Our dear friend Cecil Elliott left us long before the Agincourt Project was (ill)conceived but his fingerprints are everywhere. One of his more memorable quotes — those who knew him have their own — is the title of this piece: a suggestion that what we may see as a substantially aural experience is anything but. I learned this lesson quite by accident.
Twin City composer Dominick Argento, who passed just over a year ago, is renowned for the several operas in his long list of compositions. A 1987 work “The Aspern Papers” is based on a Henry James novella written a hundred years before. Commissioned and premiered by the Dallas Opera, it was performed soon after at the Ordway in St Paul. I was there for the second performance in one of the very cheap seats in nose-bleed territory.
The plot centers on the supposed existence of American poet Jeffrey Aspern’s papers. They may be held by an old lover living in Venice. An American visits the old woman and beguiles her to reveal the papers’ existence. Desperate to have access, the narrator seduces the old woman’s niece toward that end.

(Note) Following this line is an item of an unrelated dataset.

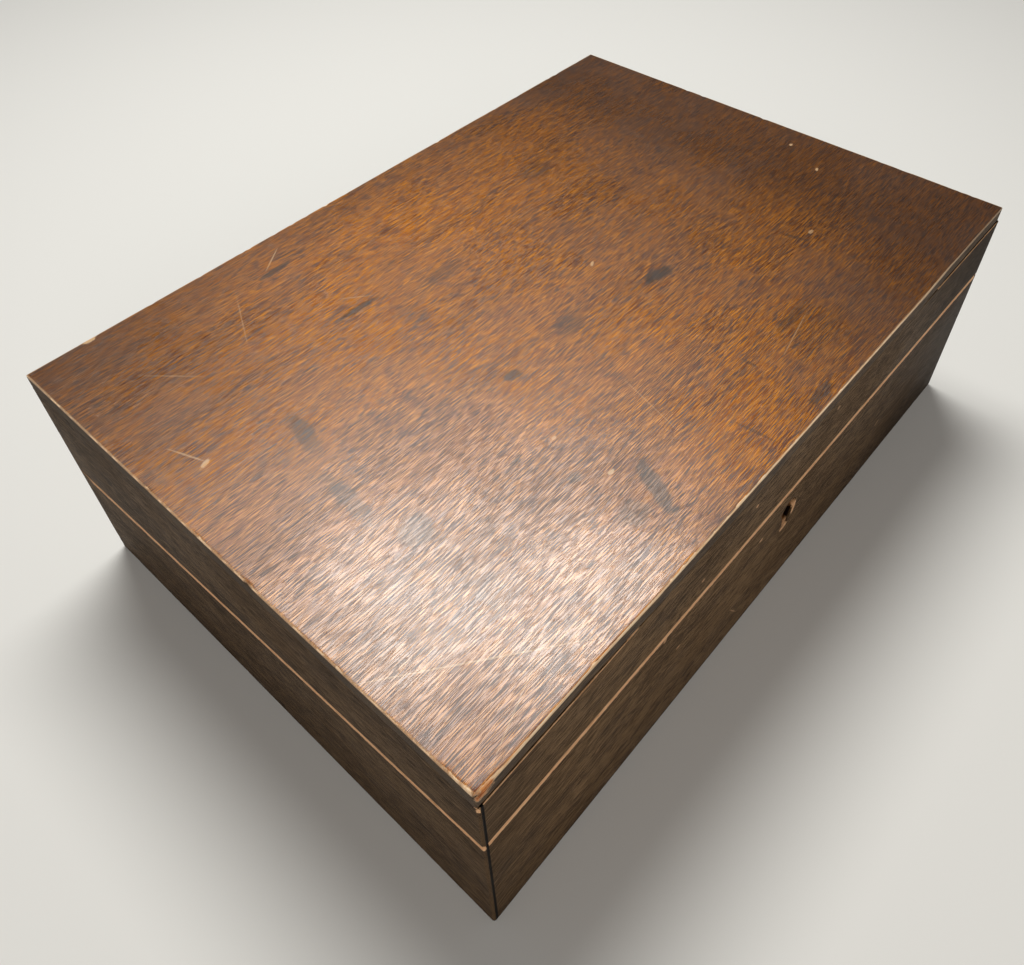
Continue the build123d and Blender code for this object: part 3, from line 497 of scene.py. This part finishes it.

There is an amazing scene at the opera’s conclusion with two revelations: the spinster-niece realizes she has been used and her aunt protects herself and Aspern’s memory by burning the papers. At an earlier point, however, when Aunt Juliana reminisces about her passionate relation with the poet fifty years earlier. And so in one and the same room where those events transpired, there is a quartet — the couple, young Juliana and Aspern, and the other pair, the aged Juliana and the writer. What is remarkable is the quartet they sing, two duets entwined with one another. On stage it is easily understood because the costumes are period appropriate, light pastels for the flashback characters and somber Victorian for the present day (1880s). Each pair has to negotiate the room oblivious of the other, no easy staging, yet their voices blend and complement. It was a stunning experience.
I hadn’t realized until the next day how true Cecil Elliott’s observation had been in this case. On the next day, Minnesota Public Radio did a simulcast, which I enjoyed at home, reliving the event of the night before. But when it came to that crucial, magical scene, it fell completely apart. Without the costumes and staging to explain its complexity, it became what I’d characterize as an aural swamp: nothing made sense without costume, set, staging AND music. Opera was, in fact, a lot better than it sounded.
Why am I harping on this here today? Because Agincourt, too, is a multi-sensory experience. Or at least it should be, optimally, and has been with the aid of the community’s Composer-not-in-Residence Daron Hagen and the contribution of authentic “Windmill” cookies from Marcie Baker, still warm from the oven (the cookies, not Marcie).
We, humans, can not record senses. Senses are felt immediately and are immediately withdrawn from our sens system after being felt. Moments are a one time experience. We hear, we see, we feel, we breathe, we smell – all at once – this experience can never be repeated, as nature is too random to play the same performance again.
That makes the moment more precious and fragile.